You did the internships, you took the classes, and you’re wrapping up your final semester of college. You’ve almost made it! But now it’s crunch time - time to find your first full-time financial planning position. How do you differentiate yourself? Master the interview. Here’s how:
Conduct informational interviews. Tap into your alumni network. Reach out to people who are working in positions that you want to have one day. Ask if they are willing to have a phone call to talk about their experience and how they got to where they are. Different perspectives will give you a better understanding of the types of positions, real expectations of employers, and how to get to where you want to be. Once you have a few conversations, you will be able to have more concise conversations with interviewers about what you are looking for.
Do your homework. Research the firm’s website and ADV. Review the team bios on their website and look up team members on LinkedIn to get to know their background. Understand the difference between fee-only, fee-based, and commission-based firms and know what type of firm you are interviewing with.
Have questions prepared. The list is endless. You can ask about the firm’s culture, what a typical day looks like, what their expectations are for new hires, if they have hired new college grads before, etc. One caveat here, don’t ask questions that are answered in the job description, on the firm’s website, or in their ADV - refer to the previous tip (do your homework).
Prepare to talk about any blemishes in your background. If your GPA is below 3.0 be prepared to explain why. Maybe you worked 30 hours a week and had to split your time between work and studying. Maybe you started out pre-med and took some tough classes early on that you weren’t able to recover from. Whatever the reason, make sure you have a well thought out, honest response prepared.
If something is going to show up in a background or credit check, be upfront about it. You don’t want to have an offer rescinded because a firm owner is blind-sighted by a previous incident. Again, have an honest, well thought out response prepared.

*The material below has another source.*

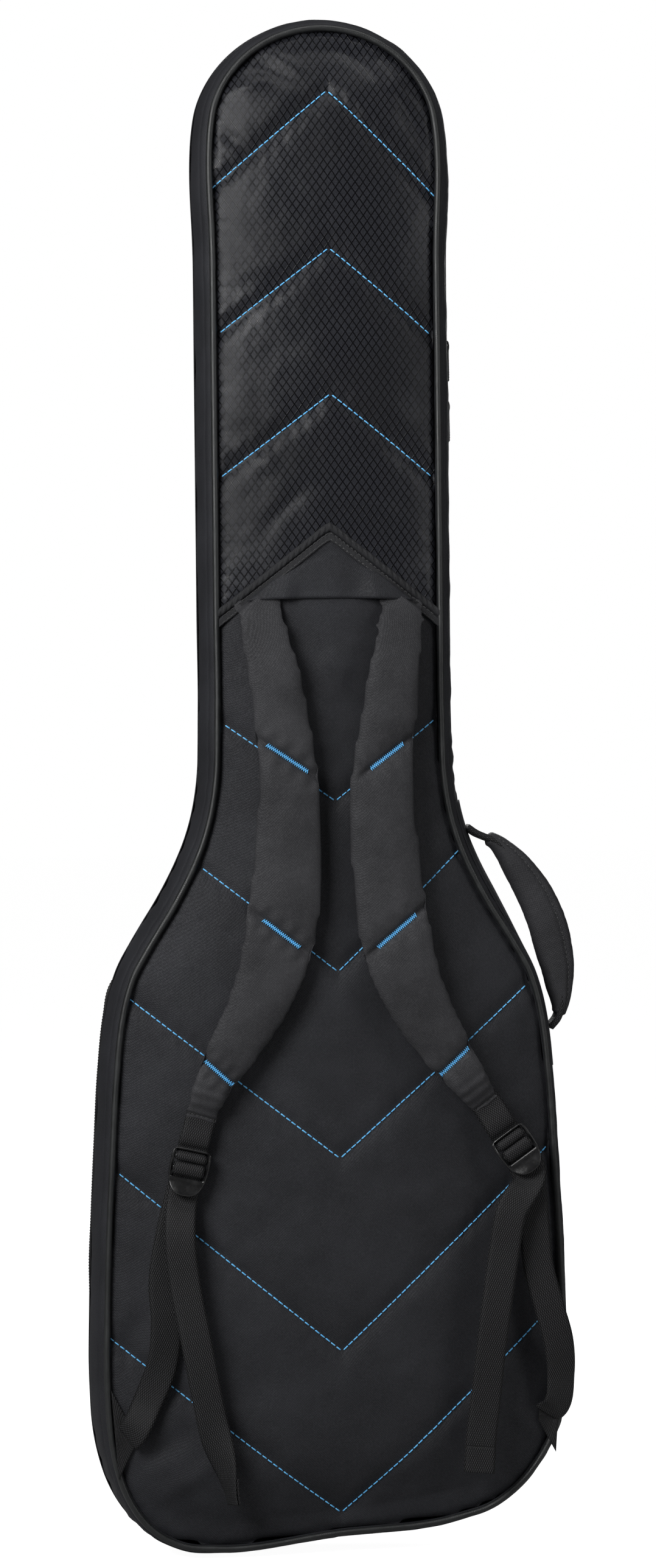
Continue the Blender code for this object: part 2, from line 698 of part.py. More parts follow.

Practice interviewing out loud. If you don’t have anyone to practice with, put your smartphone to use and record yourself. It can be hard to watch yourself on video, but it will be worth it. Be aware of your body language - do you fidget with your hands, adjust your hair or clothes, or show zero facial expressions? Practice talking about your internship experience. If you didn’t have an internship, relate the experience that you do have to the position that you are interviewing for. Practice answering some common interview questions. You don’t want a conversation with an interviewer to seem rehearsed, but you want to be comfortable enough presenting yourself and answering questions to show that you prepared.
Be professional. Dress professionally. Plan to arrive at least 15 minutes early. Be polite and courteous to everyone you encounter, from the person who greets you when you walk in to people you pass in the halls. Stay away from casual language and behavior.
But also be personable. Professional doesn’t mean cold. Let your personality shine through in your conversations. Keep your phone out of sight for the duration of the interview(s).
Listen. When an interviewer is talking about their firm or asking you a question, listen. Don’t sit there thinking about what you’re going to say next. You don’t want to miss something important.
Follow up with a thank you email or handwritten note. For the love of all things holy, send a thank you note. We see firms pass on candidates because they don’t follow up after an initial interview. We wrote a whole post about this last month and even gave you a template. Just do it.
At this point, your GPA is what it is, you have the experience you have, and you were involved in the activities you were involved in. There’s not much you can do in this last semester to change or add to that. However, you are still in control of how well you do in an interview.